Quiconque a vu un jour un ours grimper à un arbre s'en souviendra toute sa vie. Première méthode: comme un chat sautant en l'air pour attraper une proie, l'ours saute et se propulse directement sur les branches basses de l'arbre. Deuxième méthode: comme dans un dessin animé, il s'assoit au pied de l'arbre, regarde en l'air, puis tout doucement il se met à marcher à la verticale le long du tronc et grimpe jusqu'aux branches plus hautes. Les traces que laissent ses griffes dans l'écorce sont impressionnantes.

L'ours tombe aussi à l'occasion en bas de son perchoir: et quand ses 500 lbs heurtent le sol après une chute de sept ou huit pieds, le plancher de la maison tremble.

Tout l'arbre est secoué comme s'il y avait dehors une véritable tornade; pourtant, il n'y a pas un souffle de vent!. Hélène, un peu insultée de voir que nos efforts ont été inutiles, sort par l'arrière, monte au volant de la voiture, l'oriente en direction du pommetier et l'éclaire plein phares. Peine perdue! Les phares ne rejoignent que la base de l'arbre alors que l'ours fait bombance beaucoup plus haut. Il nous faut nous résigner à attendre que l'animal parte de lui-même. En fait, nous abandonnons notre vigile et laissons l'ours a ses agapes.

5-


Le lendemain, le spectacle est désolant. On enlève toutes nos bébelles inutiles et on réfléchit.
Hélène, qui a déjà enseigné dans une polyvalente, a l'impression d'être confrontée à un "Secondaire 2" turbulent! Elle décide alors de contre-attaquer.  Un peu poétiquement, on refuse de faire intervenir un agent de la faune (après tout, l'ours est chez lui) et on espère venir à bout de la situation par nous-mêmes. On nous a dit que l'ours, un peu myope, réagit surtout à l'odorat et au son. On va donc essayer de l'effrayer par le son.

Nouvelle vigile. Vers 21h00, l'ours revient et regrimpe dans ce qui reste du pommetier. À ce moment, on sort en trombe à l'extérieur et, tout en restant à courte distance de la porte d'entrée (prudence oblige), on commence notre spectacle son et lumière. Tandis que j'aveugle l'animal avec une puissante lampe de poche, Hélène entreprend une danse de l'ours improvisée et
, tout en gesticulant et en sautillant, frappe à tour de bras sur un gong balinais rapporté d'un voyage en Indonésie. Mémorable!

L'ours fige en plein milieu de l'arbre et ne bouge plus: il fait le mort. L'arbre lui-même s'immobilise, comme si le vent venait subitement de tomber.

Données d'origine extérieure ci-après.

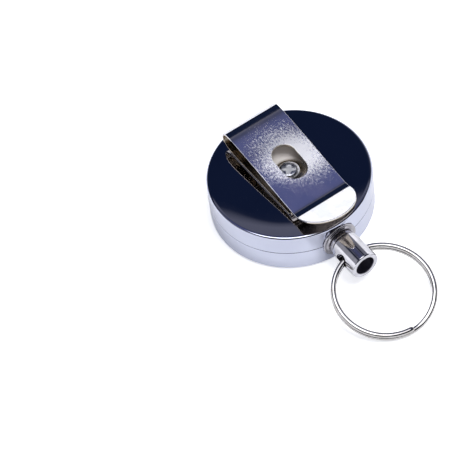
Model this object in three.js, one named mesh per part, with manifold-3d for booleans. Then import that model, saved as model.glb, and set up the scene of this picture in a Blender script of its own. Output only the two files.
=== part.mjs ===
// A retractable badge reel: a round chromed case with a sprung cord spool inside, a folded spring-steel
// belt clip screwed to its back, and a swivelling barrel with a split ring on the end of the cord.
//
// Millimetres, +Z up. The origin is the centre of the flat front face, +Z runs through the case to the
// belt clip, and the cord leaves the side wall towards -Y. The clip's fold is on the +Y side.

import * as THREE from 'three';
import { mergeVertices } from 'three/addons/utils/BufferGeometryUtils.js';
import Module from 'manifold-3d';

const wasm = await Module();
wasm.setup();

// ---- driving dimensions ----

// Case
const CASE_R = 20;
const CASE_H = 11.7;
const SKIN_T = 0.8;
const FRONT_EDGE_R = 1.0;
const BACK_EDGE_R = 0.6;
const SEAM_Z = 6.2;
const SEAM_GAP = 0.1;
const HOUSING_R = 19.1;
const HOUSING_T = 1.3;
const FLOOR_T = 0.8;
const FIT_GAP = 0.1;
const RUNNING_GAP = 0.05;

// Cord exit, at the middle of the side wall
const EXIT_Z = 6;
const BUSHING_FLANGE_R = 4.6;
const BUSHING_NECK_R = 3;
const BUSHING_BORE_R = 1;
const BUSHING_FACE_Y = -20.5;
const BUSHING_END_Y = -17;
const BUSHING_FLARE_R = 2.3;
const FLAT_SEAT_Y = -19.45;
const RETAINER_R = 4;
const RETAINER_T = 0.6;

// Post, spool and spring
const POST_R = 2.2;
const POST_BORE_R = 1.35;
const POST_TOP_Z = 10.75;
const POST_START_Z = SKIN_T + FIT_GAP + FLOOR_T;
const POST_FLANGE_R = 3.6;
const POST_FLANGE_T = 0.4;
const SPOOL_FLANGE_R = 16.6;
const SPOOL_FLANGE_T = 0.7;
const SPOOL_BORE_R = 2.3;
const DRUM_R = 12.9;
const DRUM_T = 0.9;
const SPOOL_Z = 2.5;
const DRUM_TOP_Z = 8.2;
const FLANGE_Z = DRUM_TOP_Z + RUNNING_GAP;
const WASHER_R = 4.4;
const SPRING_T = 0.25;
const SPRING_TURNS = 5;
const SPRING_IN_R = 3;
const SPRING_OUT_R = 11.4;
const SPRING_END_GAP = 0.3;
const SPRING_Z = SPOOL_Z + SPOOL_FLANGE_T + SPRING_END_GAP;
const SPRING_H = DRUM_TOP_Z - SPRING_Z - SPRING_END_GAP;

// Cord
const CORD_R = 0.55;
const WINDING_R = 15;
const CORD_SIDES = 8;
const CORD_START_Y = -19.2;
const KNOT_R = 0.8;
const KNOT_FROM_AXIS = 14.2;

// End fitting on the cord, on the axis of the exit
const CAP_R = 3.4;
const CAP_START_Y = -20.6;
const CAP_END_Y = -21.65;
const SPIGOT_R = 2.95;
const SLEEVE_R = 3.65;
const SLEEVE_BORE_R = 2.4;
const SLEEVE_START_Y = -21.95;
const SLEEVE_END_Y = -30.2;
const CROSS_HOLE_Y = -25.6;
const CROSS_HOLE_R = 1.9;
const CRIMP_R = 1.75;
const CRIMP_START_Y = -22.75;
const CRIMP_END_Y = -24.35;
const CAP_BORE_R = 0.95;

// Split ring: two turns of flat wire, its far edge resting on the plane of the front face
const RING_MEAN_R = 11.9;
const WIRE_WIDTH = 1.3;
const WIRE_T = 1.04;
const TURN_GAP = 0.08;
const RING_OUT_R = RING_MEAN_R + WIRE_WIDTH / 2;
const RING_HALF_H = WIRE_T + TURN_GAP / 2;
const RING_REACH = RING_MEAN_R + RING_OUT_R;
const RING_TILT = Math.asin((EXIT_Z - RING_HALF_H) / RING_REACH);
const RING_X = 0.4;

// Belt clip: one folded strip, its base leaf flat on the back of the case
const CLIP_HALF_W = 7.6;
const CLIP_X = 0.2;
const CLIP_T = 0.55;
const CLIP_REST_Z = CASE_H + RUNNING_GAP;
const FLAT_TURN = 1.5;
const TONGUE_START_Y = -14.4;
const TONGUE_END_Y = -22;
const ACCESS_HALF_W = 3.1;
const ACCESS_HALF_L = 5.2;
const ACCESS_X = 0.45;
const SCREW_HOLE_R = 1.6;
const SCREW_HEAD_R = 2.65;
const SCREW_HEAD_H = 1.1;
const SCREW_SHANK_R = 1.25;
const SCREW_TIP_Z = 5;

// Facets round the large and the small turned pieces
const LARGE_ROUND = 64;
const SMALL_ROUND = 32;

// ---- solids ----

// A closed three.js geometry as a solid with its faces pointing out.
function solid(geometry) {
  const bare = geometry.index ? geometry.toNonIndexed() : geometry.clone();
  bare.deleteAttribute('normal');
  bare.deleteAttribute('uv');
  const merged = mergeVertices(bare, 1e-4);
  const index = merged.index.array;
  const corners = [];
  for (let i = 0; i < index.length; i += 3) {
    const [a, b, c] = [index[i], index[i + 1], index[i + 2]];
    if (a !== b && b !== c && c !== a) corners.push(a, b, c);
  }
  const vertProperties = new Float32Array(merged.attributes.position.array);
  const build = (list) => new wasm.Manifold(
    new wasm.Mesh({ numProp: 3, vertProperties, triVerts: new Uint32Array(list) }),
  );
  const body = build(corners);
  return body.volume() > 0 ? body : build(corners.reverse());
}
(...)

On recommence le tintamarre.
Le vacarme se répercute dans toute la vallée et doit surprendre les voisins, mais peu importe, il faut ce qu'il faut!

Mais l'ours
ne bouge toujours pas. Comment se sortir de cette situation? On recule alors de quelques pas pour mieux réfléchir et, ô surprise l'ours, comme s'il attendait ce signal, profite de ce répit pour sauter en bas de l'arbre et s'éloigner lentement vers le boisé. Il s'arrête parfois et tourne la tête vers nous; on ne voit plus que ses deux yeux ronds brillants dans le noir, éclairés par la lampe de poche. Et chaque fois Hélène le sérénade à coup de gong balinais. Finalement, il rejoint la lisière du bois et disparaît de notre vue.

Il semble que l'astuce ait réussi; nous ne l'avons pas revu depuis. Mais le pommetier, lui...

Ours
                noir Ours
                noir
Avant
Après

 
Ce soir, ce sont quatre ratons laveurs qui se promènent sur les quelques branches restantes et mangent les dernières pommettes que l'ours a abandonnées.

Ours noir

Toute notre vie, nous nous rappellerons ces images incroyables d'un ours grimpant au tronc d'un arbre à peine à 15 pieds de nous, et son visage immobile qui nous fixe avec une expression indéchiffrable, la tête entourée  de pommettes rouge vif et de branches cassées. Je n'ai pu photographier correctement ces images; voilà pourquoi il nous faut plutôt les écrire
en espérant vous avoir amusés, tout en vous renseignant sur les moeurs de ce poids-lourd de la faune québécoise.



Yves Leduc et Hélène Baril
Saint-Jean-des-Piles, Mauricie, QC
Octobre 2004


P.S. Parmi les nombreux courriels reçus, nous retenons:

Cher Yves,
Je trouve qu'à ton histoire, il manque l'illustration du moment principal. Alors je t'envoie cette image."

Jean Baril
Ours noir
Montage Photoshop: Jean Baril
(avec le concours involontaire de Hergé)
Numérisation: Denis Baril
20 octobre 2004



Chère Hélène,
Vous n' êtes pas un peu vieux pour jouer aux Cadets de la forêt avec Ben?